Sotchi, d’une identité à l’autre

Sotchi, ex-perle soviétique de la mer Noire, a accueilli le projet le plus emblématique du Président russe, les Jeux Olympiques d’hiver. De quelle manière la ville absorbe-t-elle cette mutation rapide d’un symbole du passé à celui de la « nouvelle Russie » poutinienne ? 


La gare d'Adler«Il n’est pas question de mélanger la politique, le commerce et le sport»[1], n’hésite pas à affirmer le président Poutine. Les XXIIe Jeux d’hiver, les plus coûteux de l’histoire, n’ont évidemment pas été organisés par la Russie simplement par amour du sport. Cet événement d’envergure internationale participe au discours de réaffirmation de la puissance russe que privilégie le régime en place.

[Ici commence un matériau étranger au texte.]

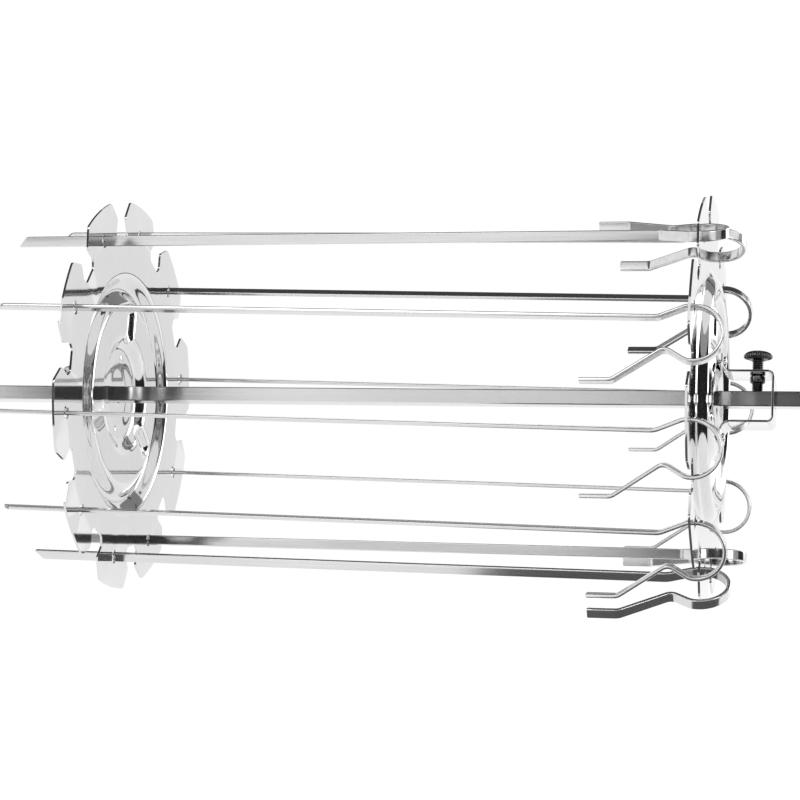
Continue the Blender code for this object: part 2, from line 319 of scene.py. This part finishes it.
def plain(name, grey):
    """A dull grey with no highlight, for the stage."""
    mat = bpy.data.materials.new(name)
    mat.use_nodes = True
    shader = mat.node_tree.nodes["Principled BSDF"]
    shader.inputs["Base Color"].default_value = (grey, grey, grey, 1.0)
    shader.inputs["Roughness"].default_value = 0.9
    shader.inputs["Specular IOR Level"].default_value = 0.0
    return mat


# Name, dark and light grey, roughness, grain scale and stretch, bump, grey of worn edges
MIRROR = metal("mirror_steel", 0.63, 0.67, 0.06, 420.0, (1.0, 1.0, 0.20), 0.012, 0.80)
STRAP = metal("polished_strap", 0.58, 0.70, 0.06, 300.0, (0.08, 1.0, 1.0), 0.02, 0.80)
DRAWN = metal("drawn_bar", 0.50, 0.70, 0.15, 900.0, (0.012, 1.0, 1.0), 0.30, 0.72)
SATIN = metal("satin_strip", 0.60, 0.74, 0.15, 800.0, (0.02, 1.0, 1.0), 0.10, 0.78)
BLACK = metal("black_steel", 0.035, 0.09, 0.28, 500.0, (1.0, 1.0, 1.0), 0.20, 0.28)


# ---- mesh helpers ----


def new_object(name, bm, mat, matrix=Matrix(), sharp=38.0):
    """A smooth-shaded object from a bmesh, with creases kept where faces turn more than sharp degrees."""
    bmesh.ops.recalc_face_normals(bm, faces=bm.faces)
    mesh = bpy.data.meshes.new(name)
    bm.to_mesh(mesh)
    bm.free()
    mesh.shade_smooth()
    mesh.set_sharp_from_angle(angle=math.radians(sharp))
    mesh.materials.append(mat)
    ob = bpy.data.objects.new(name, mesh)
    ob.matrix_world = matrix
    bpy.context.scene.collection.objects.link(ob)
    return ob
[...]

Cette instrumentalisation se traduit physiquement à travers l’urbanisation de Sotchi où les investissements liés aux Jeux se concentrent sur une partie seulement de l’agglomération, créant ainsi un microcosme olympique. L’identité même de la ville s’en trouve modifiée.

Sotchi: un ex-symbole soviétique fondement de son identité

La représentation que l’on se fait du Sotchi pré-olympique est issue de la période soviétique, restée dans les esprits comme l’âge d’or de la station balnéaire. Bien que la ville et sa région soient connues avant même l’avènement de l’URSS, l’origine de cette relative prospérité se trouve être la période khrouchtchévienne, lorsque le régime communiste développe sa propre définition du tourisme de masse[2] et désigne Sotchi comme zone à développer prioritairement. Cette fonctionnalisation du territoire de l’agglomération conduit à la formation d’une identité propre à cette ville au statut si particulier en URSS[3].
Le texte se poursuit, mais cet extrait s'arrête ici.